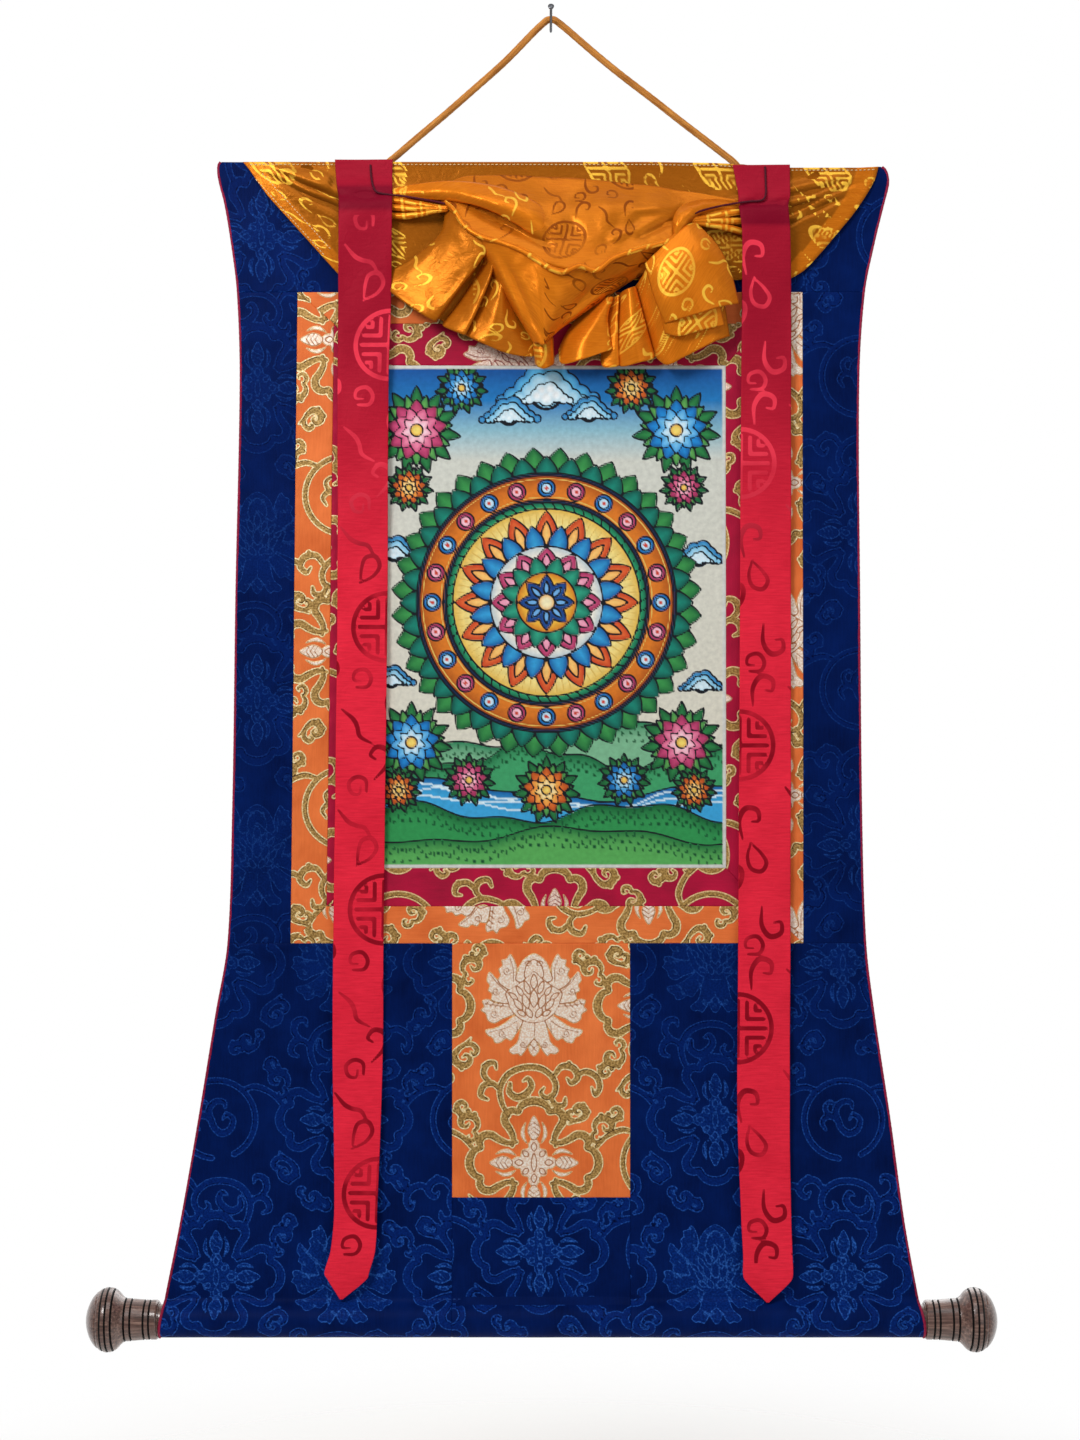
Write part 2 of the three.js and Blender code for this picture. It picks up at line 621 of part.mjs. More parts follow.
// A leaf of cloth that lies in front of the right fan, from the tie to its own stretch of hem
function veilLeaf(leaf) {
  const surface = (s, t) => {
    const hemX = THREE.MathUtils.lerp(leaf.leftX, leaf.rightX, s);
    const hemZ = THREE.MathUtils.lerp(leaf.leftZ, leaf.rightZ, s);
    const x = THREE.MathUtils.lerp(TIE_RIGHT.x - 4 + 8 * s, hemX, t);
    const z = THREE.MathUtils.lerp(TIE_RIGHT.z, hemZ, t);
    const hemY = clothY(hemX, hemZ) - BROCADE / 2 - leaf.reach + 6 * s;
    return new THREE.Vector3(x, THREE.MathUtils.lerp(TIE_RIGHT.y + 2, hemY, t ** 0.8), z);
  };
  return sheet(surface, 3, 5, SILK);
}

function knot(tie) {
  const bunch = new THREE.SphereGeometry(1, 10, 6);
  return shaped(bunch, (x, y, z) => new THREE.Vector3(tie.x + 8 * x, tie.y + 5 * y + 2, tie.z + 6.4 * z));
}

function veil() {
  const pieces = [
    veilPouch(),
    veilFan(TIE_LEFT, FAN_LEFT),
    veilFan(TIE_RIGHT, FAN_RIGHT),
    ...STACKED_LEAVES.map(veilLeaf),
    knot(TIE_LEFT),
    knot(TIE_RIGHT),
  ];
  let body = solid(veilBack());
  for (const piece of pieces) body = body.add(solid(piece));
  add('veil', 'gold', asGeometry(body));
}

// A round cord along its route
function cord(name, finish, route, diameter, sides, steps) {
  const path = new THREE.CatmullRomCurve3(
    route.map((bend) => new THREE.Vector3(bend.x, bend.y, bend.z)),
    false,
    'centripetal',
  );
  const ring = [];
  for (let i = 0; i < sides; i += 1) {
    const angle = 2 * Math.PI * i / sides;
    ring.push(new THREE.Vector2(diameter / 2 * Math.cos(angle), diameter / 2 * Math.sin(angle)));
  }
  const tube = new THREE.ExtrudeGeometry(new THREE.Shape(ring), { steps, extrudePath: path });
  add(name, finish, shaped(tube, (x, y, z) => new THREE.Vector3(x, y, z)));
}

function batten() {
  const { thickness, height, left, right, foot } = BATTEN;
  const y = TOP_SLEEVE_BACK - 1.5 - GAP - thickness / 2;
  add('top_batten', 'pale_wood', shaped(
    new THREE.BoxGeometry(right - left, thickness, height),
    (u, v, w) => new THREE.Vector3(u + (left + right) / 2, v + y, w + foot + height / 2),
  ));
}

function roller() {
  const length = ROLLER.right - ROLLER.left + 2 * (ROLLER.in_knob - GAP);
  const dowel = new THREE.CylinderGeometry(ROLLER.radius, ROLLER.radius, length, KNOB_SIDES);
  dowel.rotateZ(-Math.PI / 2);
  const middle = (ROLLER.left + ROLLER.right) / 2;
  add('roller', 'pale_wood', shaped(dowel, (x, y, z) => (
    new THREE.Vector3(x + middle, y + ROLLER.y, z + ROLLER.z)
  )));
}

function knob(name, face, outward) {
  const profile = KNOB.map((step) => new THREE.Vector2(step.radius, step.along));
  const turned = new THREE.LatheGeometry(profile, KNOB_SIDES);
  turned.rotateZ(-outward * Math.PI / 2);
  add(name, 'wood', shaped(turned, (x, y, z) => (
    new THREE.Vector3(x + face, y + ROLLER.y, z + ROLLER.z)
  )));
}

// The nail's shank slants up to its head and is cut off flat at the wall
function nail() {
  const sides = 12;
  const profile = [
    new THREE.Vector2(0, 0),
    new THREE.Vector2(NAIL.radius, 0),
    new THREE.Vector2(NAIL.radius, NAIL.headShare),
    new THREE.Vector2(NAIL.headRadius, NAIL.headShare),
    new THREE.Vector2(NAIL.headRadius, 1),
    new THREE.Vector2(0, 1),
  ];
  const slant = Math.atan2(NAIL.headZ, -NAIL.headY);
  const turned = new THREE.LatheGeometry(profile, sides);
  add('nail', 'steel', shaped(turned, (x, along, across) => {
    const lean = slant * along;
    return new THREE.Vector3(
      x,
      NAIL.headY * along - across * Math.sin(lean),
      NAIL.headZ * along - across * Math.cos(lean),
    );
  }), scroll);
}

ground();
piping('piping_left', 'left', 1);
piping('piping_right', 'right', -1);
frame('border_orange', 'orange', OUTER_FRAME, MIDDLE_FRAME);
frame('border_red', 'red', MIDDLE_FRAME, INNER_FRAME);
panel(
  'picture_canvas', 'picture',
  line(INNER_FRAME.topLeft, INNER_FRAME.top, INNER_FRAME.bottomLeft, INNER_FRAME.bottom),
  line(INNER_FRAME.right, INNER_FRAME.top, INNER_FRAME.right, INNER_FRAME.bottom),
  8, 10,
);
panel(
  'door_panel', 'orange',
  line(DOOR_LEFT, FOOT_SEAM, DOOR_LEFT, DOOR_FOOT),
  line(DOOR_RIGHT, FOOT_SEAM, DOOR_RIGHT, DOOR_FOOT),
  4, 6,
);
veil();
ribbon('ribbon_left', RIBBON_LEFT);
ribbon('ribbon_right', RIBBON_RIGHT);
cord('hanging_cord', 'cord', HANGING_CORD_ROUTE, CORD_DIAMETER, 10, 44);
cord('tie_left', 'thread', TIE_LEFT_ROUTE, TIE_DIAMETER, 8, 20);
cord('tie_right', 'thread', TIE_RIGHT_ROUTE, TIE_DIAMETER, 8, 20);
batten();
roller();
knob('knob_left', ROLLER.left, -1);
knob('knob_right', ROLLER.right, 1);
hanging.position.z = HANGING_LEVEL;
scroll.add(hanging);
nail();

export default scroll;
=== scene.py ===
import math

import bmesh
import bpy
import numpy as np
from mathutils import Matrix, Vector


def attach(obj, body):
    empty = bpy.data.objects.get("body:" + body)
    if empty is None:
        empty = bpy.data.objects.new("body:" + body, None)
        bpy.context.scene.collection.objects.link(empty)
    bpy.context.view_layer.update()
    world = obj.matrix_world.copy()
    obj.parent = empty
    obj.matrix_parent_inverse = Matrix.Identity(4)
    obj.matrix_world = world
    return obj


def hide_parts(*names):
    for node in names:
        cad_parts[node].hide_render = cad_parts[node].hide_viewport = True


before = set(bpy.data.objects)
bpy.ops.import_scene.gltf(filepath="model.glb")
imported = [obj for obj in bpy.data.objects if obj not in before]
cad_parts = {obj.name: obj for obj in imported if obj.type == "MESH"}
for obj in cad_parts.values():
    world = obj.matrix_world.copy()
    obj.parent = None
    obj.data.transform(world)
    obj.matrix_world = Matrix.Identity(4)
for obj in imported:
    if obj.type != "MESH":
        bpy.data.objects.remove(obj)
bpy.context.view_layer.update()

LIFT = 8.5
BROCADE = 1.6
SILK = 1.2
GAP = 0.3
SEAM_LAP = 0.06
SEAM_ALLOWANCE = 0.016
PIPING_TUCK = 1.6
# What a field of distance holds where no figure is near
FAR = 9.0
CAMERA_AT = (-8.8, -1920, -564)
# The depth at which the veil's x and z are as the camera sees them
SEEN_AT = -20


def table(names, rows):
    """Rows of numbers as a dictionary of named columns."""
    return dict(zip(names.split(), np.array(rows, float).T))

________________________

> _GIVEN INSTRUCTION_: Repeat exactly, and only, the lines from the one containing "CORD_DIAMETER, 10, 44);" through the one containing "obj.parent = None", both included.

> _TASK RESULT_:
cord('hanging_cord', 'cord', HANGING_CORD_ROUTE, CORD_DIAMETER, 10, 44);
cord('tie_left', 'thread', TIE_LEFT_ROUTE, TIE_DIAMETER, 8, 20);
cord('tie_right', 'thread', TIE_RIGHT_ROUTE, TIE_DIAMETER, 8, 20);
batten();
roller();
knob('knob_left', ROLLER.left, -1);
knob('knob_right', ROLLER.right, 1);
hanging.position.z = HANGING_LEVEL;
scroll.add(hanging);
nail();

export default scroll;
=== scene.py ===
import math

import bmesh
import bpy
import numpy as np
from mathutils import Matrix, Vector


def attach(obj, body):
    empty = bpy.data.objects.get("body:" + body)
    if empty is None:
        empty = bpy.data.objects.new("body:" + body, None)
        bpy.context.scene.collection.objects.link(empty)
    bpy.context.view_layer.update()
    world = obj.matrix_world.copy()
    obj.parent = empty
    obj.matrix_parent_inverse = Matrix.Identity(4)
    obj.matrix_world = world
    return obj


def hide_parts(*names):
    for node in names:
        cad_parts[node].hide_render = cad_parts[node].hide_viewport = True


before = set(bpy.data.objects)
bpy.ops.import_scene.gltf(filepath="model.glb")
imported = [obj for obj in bpy.data.objects if obj not in before]
cad_parts = {obj.name: obj for obj in imported if obj.type == "MESH"}
for obj in cad_parts.values():
    world = obj.matrix_world.copy()
    obj.parent = None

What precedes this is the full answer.